*Stated task*. Both the line containing "seat_board_right();" and the line containing "obj.parent = empty" belong in the answer, along with every line between them; print exactly those.

*Stored data*.
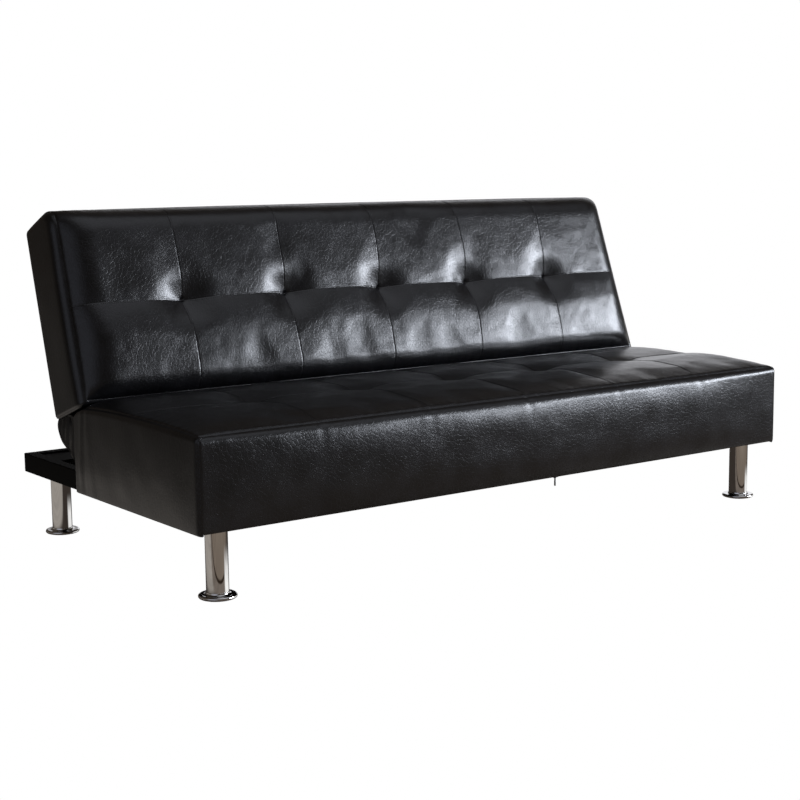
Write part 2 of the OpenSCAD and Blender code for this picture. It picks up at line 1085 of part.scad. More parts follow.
side_rail_left();
side_rail_right();
front_rail();
rear_rail();
mid_rail();
centre_rail();
corner_blocks();
leg_front_left();
leg_front_right();
leg_rear_left();
leg_rear_right();
foot_front_left();
foot_front_right();
foot_rear_left();
foot_rear_right();
foot_pads();
leg_plates();
leg_screws();
seat_board_front();
seat_board_rear();
seat_board_left();
seat_board_right();
seat_springs();
spring_clips();
seat_felt();
seat_cushion();
seat_front_cover();
seat_rear_cover();
seat_side_cover_left();
seat_side_cover_right();
dust_cover();
zip_tape();
zip_teeth();
zip_slider();
zip_pull();
gusset();
seat_plate_left();
seat_plate_right();
hinge_pin_left();
hinge_pin_right();
back_plate_left();
back_plate_right();
ratchet_case_left();
ratchet_case_right();
hinge_bolts_seat();
hinge_bolts_back();
back_top_rail();
back_bottom_rail();
back_stile_left();
back_stile_right();
back_mid_stiles();
back_webbing();
back_cushion();
back_top_cover();
back_bottom_cover();
back_side_cover_left();
back_side_cover_right();
back_rear_cover();
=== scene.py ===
import json
import math
import bpy
import numpy as np
from mathutils import Matrix, Vector


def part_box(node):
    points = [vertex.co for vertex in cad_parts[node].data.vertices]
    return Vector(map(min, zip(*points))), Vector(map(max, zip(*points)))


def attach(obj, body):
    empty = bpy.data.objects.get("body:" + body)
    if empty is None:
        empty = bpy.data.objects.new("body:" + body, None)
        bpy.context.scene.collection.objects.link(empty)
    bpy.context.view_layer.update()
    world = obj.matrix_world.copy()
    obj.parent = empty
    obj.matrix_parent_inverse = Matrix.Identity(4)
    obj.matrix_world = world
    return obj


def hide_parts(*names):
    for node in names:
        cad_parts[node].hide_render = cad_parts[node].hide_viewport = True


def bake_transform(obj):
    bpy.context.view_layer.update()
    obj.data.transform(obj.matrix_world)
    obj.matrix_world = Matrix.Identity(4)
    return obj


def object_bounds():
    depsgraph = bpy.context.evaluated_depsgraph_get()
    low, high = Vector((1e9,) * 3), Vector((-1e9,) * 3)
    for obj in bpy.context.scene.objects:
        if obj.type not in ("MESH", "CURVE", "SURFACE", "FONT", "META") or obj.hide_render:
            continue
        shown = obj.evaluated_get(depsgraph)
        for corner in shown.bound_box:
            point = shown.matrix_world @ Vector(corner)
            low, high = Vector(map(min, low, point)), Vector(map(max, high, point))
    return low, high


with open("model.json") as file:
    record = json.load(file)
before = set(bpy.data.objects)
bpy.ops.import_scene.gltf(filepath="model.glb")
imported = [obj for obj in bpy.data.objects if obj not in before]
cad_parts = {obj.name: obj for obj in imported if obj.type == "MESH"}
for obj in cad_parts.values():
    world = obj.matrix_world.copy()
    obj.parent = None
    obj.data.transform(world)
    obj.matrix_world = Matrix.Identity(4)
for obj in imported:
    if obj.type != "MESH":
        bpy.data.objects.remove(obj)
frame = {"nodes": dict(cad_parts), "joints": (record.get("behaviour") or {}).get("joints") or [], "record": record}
cad_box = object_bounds()
nodes = frame["nodes"]
joint = {j["name"]: j for j in frame["joints"]}
scene = bpy.context.scene
MM = 0.001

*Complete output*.
seat_board_right();
seat_springs();
spring_clips();
seat_felt();
seat_cushion();
seat_front_cover();
seat_rear_cover();
seat_side_cover_left();
seat_side_cover_right();
dust_cover();
zip_tape();
zip_teeth();
zip_slider();
zip_pull();
gusset();
seat_plate_left();
seat_plate_right();
hinge_pin_left();
hinge_pin_right();
back_plate_left();
back_plate_right();
ratchet_case_left();
ratchet_case_right();
hinge_bolts_seat();
hinge_bolts_back();
back_top_rail();
back_bottom_rail();
back_stile_left();
back_stile_right();
back_mid_stiles();
back_webbing();
back_cushion();
back_top_cover();
back_bottom_cover();
back_side_cover_left();
back_side_cover_right();
back_rear_cover();
=== scene.py ===
import json
import math
import bpy
import numpy as np
from mathutils import Matrix, Vector


def part_box(node):
    points = [vertex.co for vertex in cad_parts[node].data.vertices]
    return Vector(map(min, zip(*points))), Vector(map(max, zip(*points)))


def attach(obj, body):
    empty = bpy.data.objects.get("body:" + body)
    if empty is None:
        empty = bpy.data.objects.new("body:" + body, None)
        bpy.context.scene.collection.objects.link(empty)
    bpy.context.view_layer.update()
    world = obj.matrix_world.copy()
    obj.parent = empty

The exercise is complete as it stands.